(WORK REQUIRED)
Print each line exactly as it is given.

(COLLECTED DATA)
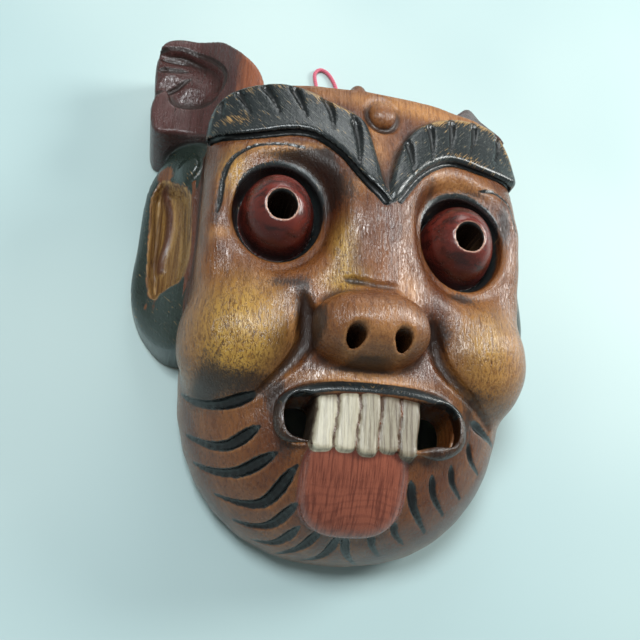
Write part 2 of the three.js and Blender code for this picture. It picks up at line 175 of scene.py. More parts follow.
def plan_distance(loop: Array, x: Array, y: Array) -> Array:
    """Distances in plan to a closed outline.

    Args:
        loop: The outline's points, one to a row.
        x: Places along X.
        y: Places along Y.

    Returns:
        Distances, negative inside the outline.
    """
    nearest = np.full(np.broadcast(x, y).shape, 1e9)
    inside = np.zeros(nearest.shape, bool)
    for a, b in zip(loop, np.roll(loop, -1, axis=0)):
        nearest = np.minimum(nearest, step_gap(a, b, x, y))
        if a[1] != b[1]:
            crossing = a[0] + (y - a[1]) * (b[0] - a[0]) / (b[1] - a[1])
            inside ^= ((a[1] <= y) != (b[1] <= y)) & (x < crossing)
    return np.where(inside, -1, 1) * np.sqrt(nearest)


def line_distance(line: Array, x: Array, y: Array) -> Array:
    """Distances in plan to an open line."""
    nearest = np.full(np.broadcast(x, y).shape, 1e9)
    for a, b in zip(line[:-1], line[1:]):
        nearest = np.minimum(nearest, step_gap(a, b, x, y))
    return np.sqrt(nearest)


def settle(points: Array, form: Form, passes: int = 5) -> Array:
    """Brings points onto the surface of a form.

    Args:
        points: Points near the surface.
        form: The form's distances.
        passes: How often each point steps towards the surface.

    Returns:
        The points on the surface.
    """
    placed = np.array(points, float)
    h = 0.4
    for _ in range(passes):
        x, y, z = placed.T
        value = form(x, y, z)
        slope = np.stack([
            form(x + h, y, z) - form(x - h, y, z),
            form(x, y + h, z) - form(x, y - h, z),
            form(x, y, z + h) - form(x, y, z - h),
        ], axis=1) / (2 * h)
        placed -= slope * (value / np.maximum((slope**2).sum(1), 0.05))[:, None] * 0.9
    return placed


class Taper(Enum):
    """Which ends of a gouge stroke run out to nothing."""

    BOTH = "both"
    NONE = "none"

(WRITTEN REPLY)
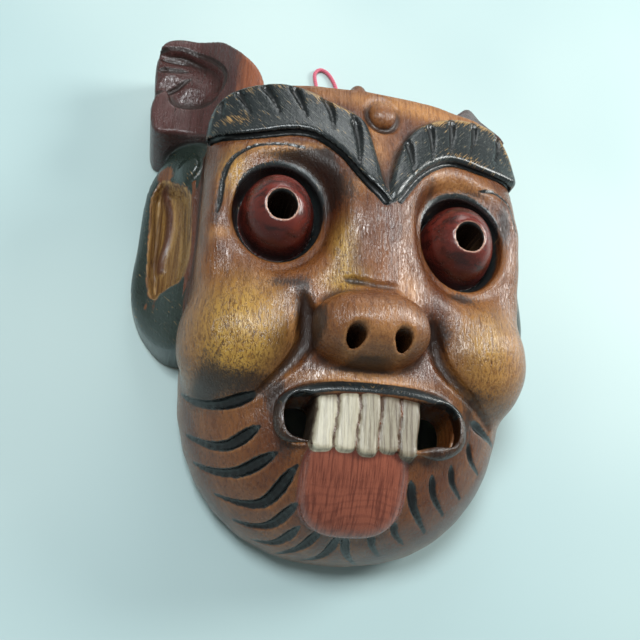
Write part 2 of the three.js and Blender code for this picture. It picks up at line 175 of scene.py. More parts follow.
def plan_distance(loop: Array, x: Array, y: Array) -> Array:
    """Distances in plan to a closed outline.

    Args:
        loop: The outline's points, one to a row.
        x: Places along X.
        y: Places along Y.

    Returns:
        Distances, negative inside the outline.
    """
    nearest = np.full(np.broadcast(x, y).shape, 1e9)
    inside = np.zeros(nearest.shape, bool)
    for a, b in zip(loop, np.roll(loop, -1, axis=0)):
        nearest = np.minimum(nearest, step_gap(a, b, x, y))
        if a[1] != b[1]:
            crossing = a[0] + (y - a[1]) * (b[0] - a[0]) / (b[1] - a[1])
            inside ^= ((a[1] <= y) != (b[1] <= y)) & (x < crossing)
    return np.where(inside, -1, 1) * np.sqrt(nearest)


def line_distance(line: Array, x: Array, y: Array) -> Array:
    """Distances in plan to an open line."""
    nearest = np.full(np.broadcast(x, y).shape, 1e9)
    for a, b in zip(line[:-1], line[1:]):
        nearest = np.minimum(nearest, step_gap(a, b, x, y))
    return np.sqrt(nearest)


def settle(points: Array, form: Form, passes: int = 5) -> Array:
    """Brings points onto the surface of a form.

    Args:
        points: Points near the surface.
        form: The form's distances.
        passes: How often each point steps towards the surface.

    Returns:
        The points on the surface.
    """
    placed = np.array(points, float)
    h = 0.4
    for _ in range(passes):
        x, y, z = placed.T
        value = form(x, y, z)
        slope = np.stack([
            form(x + h, y, z) - form(x - h, y, z),
            form(x, y + h, z) - form(x, y - h, z),
            form(x, y, z + h) - form(x, y, z - h),
        ], axis=1) / (2 * h)
        placed -= slope * (value / np.maximum((slope**2).sum(1), 0.05))[:, None] * 0.9
    return placed


class Taper(Enum):
    """Which ends of a gouge stroke run out to nothing."""

    BOTH = "both"
    NONE = "none"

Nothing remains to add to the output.